Smaller companies hoping to grab a piece of what could grow into an industry worth hundreds of billions of dollars want to be able to charge fares too. “There are commercial goals we are working toward,” Bert Kaufman, head of regulatory affairs for Zoox, told the commission.
Based in San Francisco, Zoox is developing a driverless vehicle with plans to deploy initially in Las Vegas. Kaufman said it wants to offer the service in California but it can’t plan for deployment if it doesn’t know when it might be able to charge fares.
Experimenting with fare structures at different times of day and in different locations would help a company know where and when to begin offering a full-fledged commercial service, Kaufman said at the Oct. 22 hearing. “Regulatory certainty” is one reason the company might start out in Nevada, he said. It would help, he told the commission, “knowing that California is actually open for business.”
In California, the state Department of Motor Vehicles regulates vehicle safety and issues permits for driverless vehicle testing and deployment.
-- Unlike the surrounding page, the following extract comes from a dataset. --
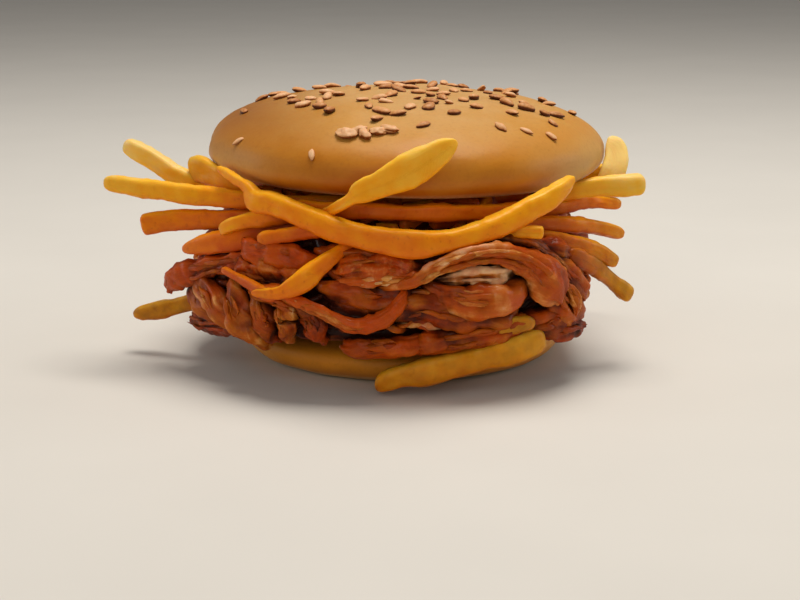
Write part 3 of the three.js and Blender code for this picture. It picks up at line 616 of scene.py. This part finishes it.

The CPUC, whose main task is regulating utilities such as Pacific Gas & Electric, also oversees commercial transport services, including bus companies, limousine services, Uber and Lyft. It’s up to the CPUC to decide whether companies can charge fares.
The commission declined to make commissioners or staff members available for an interview. A commission spokeswoman pointed to a document issued in June 2018 that set rules for driverless vehicle pilot programs in California.
“The free rides will identify the pilot program as different from ordinary transportation,” the document reads, “and, therefore, will encourage the public to be more mindful of their experience and provide critical feedback to the commission and the permit-holders.”
Other driverless companies at the hearing — which included Cruise, Aurora, Pony.ai and AutoX — seemed baffled by the reasons given for banning paid driverless pilot programs.
“It’s very important we’re able to charge for our service not just for us but for the entire industry in California,” said Jewel Z. Li of AutoX, which is developing autonomous technology and robotaxi logistics systems in the U.S. and in China. It’s important, she said, to test “real-life sustainable business models.”
If companies eschew California for more welcoming states, the economic effect is likely to be small. In any case, it’s not the CPUC’s responsibility to consider economic growth in the state. In the past, some experts have lauded California’s cautious approach to driverless regulation. But “California runs a risk of losing some of its mantle of being the center of driverless vehicle innovation,” said Mike Ramsey, an automotive technology analyst at Gartner.
Ramsey also is interested in hearing more detail about the commission’s objection to fare charging. “This is not a safety issue,” he said. “This is about the capability of a company to recover some of the costs, if not to profit” from technology development.
Grayson Brulte, head of driverless vehicle consultants Brulte & Company, earlier this year moved his headquarters to the Miami area from Beverly Hills, because, he said, California’s bureaucracy is dragging its feet.
“The future was being deployed in Florida, so we relocated our company to Florida to be part of the future,” he said. Florida’s driverless regulations are either more lax or more forward thinking than California’s, depending on whom you ask.
Advocates for blind people and for small-business owners asked the commission at the recent hearing to allow fare charging. Only one person supported the idea of banning fares in pilot programs — a representative of the San Francisco Municipal Transportation Agency, who said the commission should first ensure the public interest is being served.
After the hearing, one company representative said the commission is taking too much time making decisions. The person asked not to be identified for fear of antagonizing commission members.
The CPUC issued its permit rules in June 2018. The October hearing, called a “workshop,” was the first public discussion held since then.
The Times asked the commission spokeswoman if there is a timeline for addressing the industry’s fare-ban complaints.
“As for next steps,” she wrote in an email, “we have committed to soliciting written comments.”